Low Supersonic to Mach 4 Thrust—
Prior art DMRJs have a Scramjet diverging combustor and an isolator to allow operation with a thermal throat. These engines are usually not capable of producing useful thrust much below about Mach 4. A first factor is a low inlet/isolator pressure rise capability at low speeds. A second factor is that at low speeds and typical combustor area ratios, the pressure rise for a given fuel equivalence ratio increases at low supersonic speeds. FIG. 1 shows the temperature rise to thermally choke a DMRJ as a function of speed and combustor Area Ratio (AR). A typical prior art DMRJ has a small AR, on the order of 2 (Reference line 10), suitable for the higher speeds. The engine thrust is directly related to the temperature rise. If too much heat is added with a low AR combustor, the combustor pressure will exceed the inlet capability and the inlet will unstart. This miss-match between available pressure and combustor back pressure prevents practical thrust from a prior art DMRJ. Below Mach 4, a high area ratio combustor improves this situation (Reference line 12), but is inefficient for high speed operation since it increases the wetted area exposed to the high speed, high enthalpy, flow—increasing engine weight and heat load while reducing high speed thrust.
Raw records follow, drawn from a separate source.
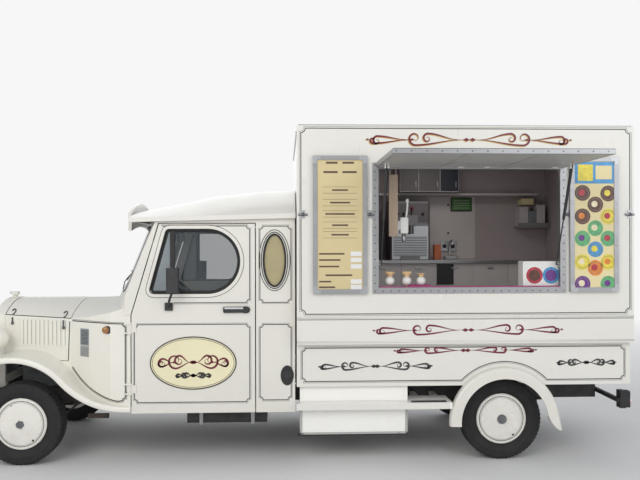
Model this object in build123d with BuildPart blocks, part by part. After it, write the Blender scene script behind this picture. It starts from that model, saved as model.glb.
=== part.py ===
from build123d import *
from math import asin, atan2, cos, degrees, hypot, radians, sin, sqrt, tan
import os

# A vintage-style ice cream truck, in millimetres.
# X runs backwards from the front axle, Y to the right-hand side, Z up from the road.
# The serving hatch is on the left-hand side, at minus Y.

# Running gear
wheelbase = 3700
tyre_radius = 315
tyre_width = 185
wheel_out = 840              # from the centre plane to the outer face of a tyre
rim_radius = 195
rim_seat = 176               # where the tyre's beads sit
rim_width = 142
spindle_radius = 22
hub_radius = 62
drum_radius = 132
kingpin_out = 640
kingpin_radius = 15
running_gap = 0.08           # radial clearance on every shaft and pin
seat_gap = 0.3               # between pieces that rest on each other

# Ladder frame
rail_out = 400               # to the middle of a rail
rail_width = 60
rail_low = 400
rail_high = 520
rail_front = -430
rail_rear = 4600

# Servery body
box_front = 2101
box_rear = 4679
box_half = 1000
box_low = 936
box_high = 2582
wall = 40
floor_top = 740
floor_thickness = 40
skirt_half = 943
skirt_low = 600
skirt_wall = 30

# Serving opening, its frame and its hatch
opening_front = 2712
opening_rear = 4112
opening_low = 1348
opening_high = 2256
frame_border = 40
frame_plate = 8
frame_lining = 6
hatch_length = 925
hatch_thickness = 32

# Cab
cab_half = 915
cab_rear = 2088
cab_low = 406
door_front = 854
door_rear = 1784
door_high = 1838
door_gap = 8
door_thickness = 50
cab_wall = 45
belt_low = 1150              # where the door's front edge starts to lean
screen_lean = 22             # degrees from upright
screen_foot_x = 803
screen_foot_z = 1290
screen_bow = 150             # how far the glass bulges at the middle
screen_half = 860
roof_half = 950
roof_front = 845
roof_lip_front = 1852
roof_lip_rear = 1880
roof_wall = 24

# Bonnet, scuttle and radiator
bonnet_front = -262
scuttle_front = 322
scuttle_rear = 846
bonnet_half_front = 395
bonnet_half_rear = 600
scuttle_half_rear = 913
crown = 1222
split_front = 1112
split_rear = 1097
sheet = 10
panel_gap = 6
shell_half = bonnet_half_front + 6

# Front wing: an arch about one centre, then a reverse curve into the sill
arch_x = -45
arch_z = tyre_radius + 7
arch_radius = tyre_radius + 154
sill_low = 412
sweep_end = 803.4            # where the sweep meets the sill
sweep_rise = sill_low - arch_z
sweep_radius = ((sweep_end - arch_x) ** 2 + sweep_rise**2 - arch_radius**2) / (2 * (arch_radius - sweep_rise))
wing_band = 46
wing_out = 930
wing_in = 380
wing_nose = 162              # degrees round the arch, from the rear, to the wing's front tip
wing_skin = 10
rail_room = 10               # between a wing and the rail that it passes

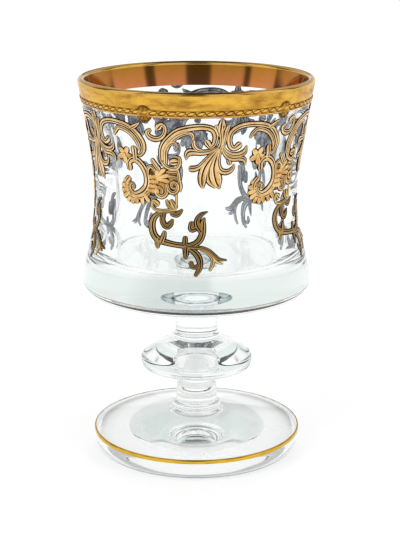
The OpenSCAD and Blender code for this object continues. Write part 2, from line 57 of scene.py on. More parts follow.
def low(name):
    """Height of a node's underside, in millimetres."""
    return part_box(name)[0].z / MM


def top(name):
    """Height of a node's top, in millimetres."""
    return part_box(name)[1].z / MM


def radius(name):
    """Largest radius of a node, in millimetres."""
    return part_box(name)[1].x / MM


# Sizes of the construction that its nodes' boxes don't give, in millimetres

# the gap between gilding and glass, and the thickness of plain gilding
GILT_GAP = 0.02
LEAF_T = 0.2
# the bowl's waist and base: how far in from the rim, and how far above the underside
WAIST_IN = 5.75
WAIST_H = 42.4
BASE_IN = 0.35
BASE_EDGE_H = 6.8
# the bowl's wall at its lip, its waist and its cavity's floor, and the floor
LIP_WALL = 2.2
WAIST_WALL = 7.05
BASE_WALL = 11.65
FLOOR_T = 15.2
# radii in the stem
NECK_R = 8.2
KNOP_FOOT_R = 7.1
LOWER_COLLAR_R = 9.4
# the foot: how far its base lies in from its edge, its edge's height, its crown and its hollow
FOOT_BASE_IN = 3.4
FOOT_EDGE_Z = 8
CROWN_R = 10.6
HOLLOW_R = 25
HOLLOW_DEPTH = 1.2
# how far the foot's gold line reaches in, and how far the ornament hangs under the band
FOOT_LINE_IN = 1
FIELD_H = 57

# Shares: the neck's flare under the bowl, the collar's seat on the knop, the cavity's corner and
# the height of its waist
NECK_FLARE = 1.1
COLLAR_SEAT = 0.97
FLOOR_CORNER_SHARE = 0.09
CAVITY_WAIST_SHARE = 0.356

# Places and radii that follow from them
BOWL_Z = low("bowl")
RIM_R = radius("bowl")
LIP_R = LIP_WALL / 2
LIP_Z = top("bowl") - LIP_R
WAIST_R = RIM_R - WAIST_IN
WAIST_Z = BOWL_Z + WAIST_H
BASE_R = RIM_R - BASE_IN
BASE_EDGE_Z = BOWL_Z + BASE_EDGE_H
FLOOR_Z = BOWL_Z + FLOOR_T
CAVITY_FLOOR_R = BASE_R - BASE_WALL
CAVITY_WAIST_R = WAIST_R - WAIST_WALL
CAVITY_WAIST_Z = FLOOR_Z + CAVITY_WAIST_SHARE * (LIP_Z - FLOOR_Z)
FLOOR_CORNER = FLOOR_CORNER_SHARE * CAVITY_FLOOR_R
FOOT_R = radius("foot")
FOOT_TOP = top("foot")
BAND_Z = low("outer_band")
INNER_BAND_Z = low("inner_band")

# Fineness of the turned pieces, and steps from one point of an outline to the next
GLASS_SEGMENTS = 192
RING_SEGMENTS = 240
WALL_STEPS = 4
STEM_STEPS = 5
LIP_STEPS = 16
LAYER_STEPS = 12


def between(a, b, share):
    return a + (b - a) * share


def smooth(points, steps):
    """A smooth curve through given points, each a tuple of numbers."""
    p = np.array(points, float)
    found = []
    for i in range(len(p) - 1):
        a, b, c, d = p[max(i - 1, 0)], p[i], p[i + 1], p[min(i + 2, len(p) - 1)]
        for s in range(steps):
            t = s / steps
            found.append(
                (2 * b + (c - a) * t + (2 * a - 5 * b + 4 * c - d) * t * t
                 + (3 * b - a - 3 * c + d) * t ** 3) / 2
            )
    found.append(p[-1])
    return [tuple(q) for q in found]


def arc(centre, r, start, end, steps):
    """Points of an arc in the (radius, height) plane, angles in degrees."""
    angles = [math.radians(between(start, end, i / steps)) for i in range(steps + 1)]
    return [(centre[0] + r * math.cos(a), centre[1] + r * math.sin(a)) for a in angles]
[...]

Combined Cycle Engine Thrust—
Typical prior art hypersonic cruise vehicles have as large a nozzle exit area as practical since at cruise speed the exhaust is underexpanded and thrust and Isp increase with larger nozzles. At low speeds, the exhaust is then over-expanded and thrust and Isp are lower than they would be with a smaller nozzle. One solution to this problem, creating a larger volume of gas to help fill and pressurize the nozzle, is disclosed in U.S. Pat. No. 6,568,171 to Bulman. U.S. Pat. No. 6,568,171 is incorporated by reference in its entirety herein.